Effect of asphalt component distribution characteristics in layered porous carbon on performance of supercapacitors

Abstract

Petroleum asphalt, characterized by its rich aromatic hydrocarbon structures and high carbonization yield, emerges as an ideal precursor for generating porous carbons intended for supercapacitors (SCs). Despite asphalt's classification into four distinct components, the intricate composition due to its diverse sources still presents an unresolved challenge when it comes to elucidating the predominant structural characteristics underlying porous carbons.
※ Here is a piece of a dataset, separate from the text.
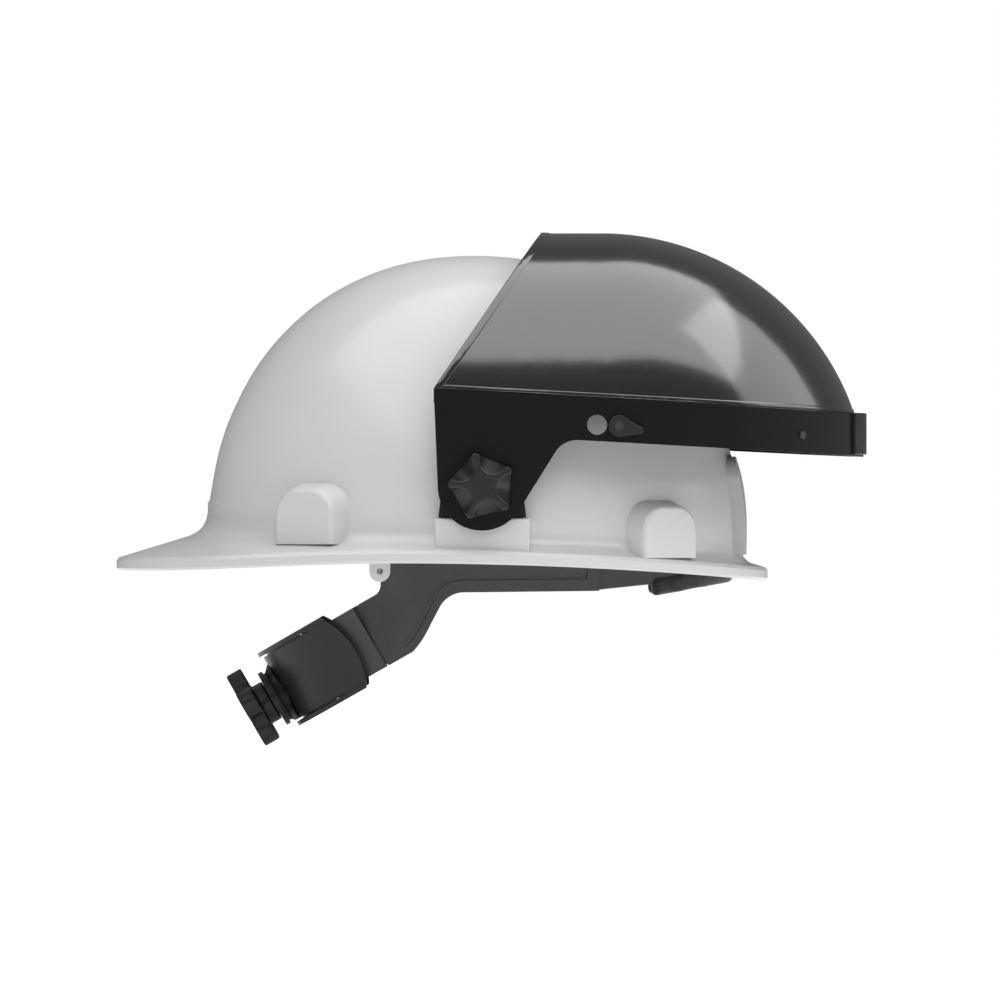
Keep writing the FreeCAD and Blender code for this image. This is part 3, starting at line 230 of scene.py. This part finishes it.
def makeWeaveGroup():
    # plain weave from two crossing waves; its colour has painted light on the raised crossings and painted
    # shade in the dips between them, plus a random fuzz tone
    group = bpy.data.node_groups.new("wovenYarn", "ShaderNodeTree")
    nodeSocket(group, "Vector", "NodeSocketVector")
    nodeSocket(group, "Across", "NodeSocketFloat", value=900)
    nodeSocket(group, "Along", "NodeSocketFloat", value=900)
    nodeSocket(group, "Fuzz", "NodeSocketFloat", value=0.3)
    nodeSocket(group, "Shade", "NodeSocketFloat", True)
    nodeSocket(group, "Height", "NodeSocketFloat", True)
    nodes, links = group.nodes, group.links
    given = nodes.new("NodeGroupInput")
    result = nodes.new("NodeGroupOutput")
    split = nodes.new("ShaderNodeSeparateXYZ")
    links.new(given.outputs["Vector"], split.inputs[0])

    maths = mathsIn(group)
    warp = maths("SINE", maths("MULTIPLY", split.outputs[0], given.outputs["Across"]))
    weft = maths("SINE", maths("MULTIPLY", split.outputs[1], given.outputs["Along"]))
    cross = maths("MULTIPLY", warp, weft)
    fuzz = nodes.new("ShaderNodeTexNoise")
    fuzz.inputs["Scale"].default_value = weavePattern["fuzzScale"]
    fuzz.inputs["Detail"].default_value = weavePattern["fuzzDetail"]
    links.new(given.outputs["Vector"], fuzz.inputs["Vector"])
    fuzzShare = maths("MULTIPLY", maths("SUBTRACT", fuzz.outputs["Fac"], 0.5), given.outputs["Fuzz"])
    height = maths("MULTIPLY_ADD", cross, 0.5, 0.5)
    links.new(maths("ADD", height, fuzzShare), result.inputs["Height"])
    # painted light and shade: the colour follows the weave's height, lighter on the crossings and darker in
    # the dips; the fuzz adds a real random tone
    links.new(maths("MULTIPLY_ADD", cross, weavePattern["paintedWeaveShade"], fuzzShare), result.inputs["Shade"])
    return group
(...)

In the present investigation, we adopted potassium bicarbonate (KHCO3) as a templating agent, and the potassium-containing compounds were thermally polymerized with carbon-based free radicals to facilitate the synthesis of porous carbon materials through carbonization process. We observed that the fabricated porous carbon with a substantial content of heavy fraction (68.5 wt. %) demonstrated the maximal pore volume (1.02 cm3 g−1) and specific surface area (SSA) of 1229 m2 g−1, yielding in the power density of 625 W kg−1 at the energy density of 17.88 W h kg−1 used 1 M tetraethylammonium tetrafluoroborate in acetonitrile (TEATFB/AN). Notably, we corroborated the reliability of the entire process through a rigorous scaling-up experiment to 10 g, demonstrating entirely consistent performance. Our research introduces a novel avenue for strategically selecting petroleum asphalt precursors, with the overarching objective of producing cost-effective carbon materials endowed with commendable performance attributes.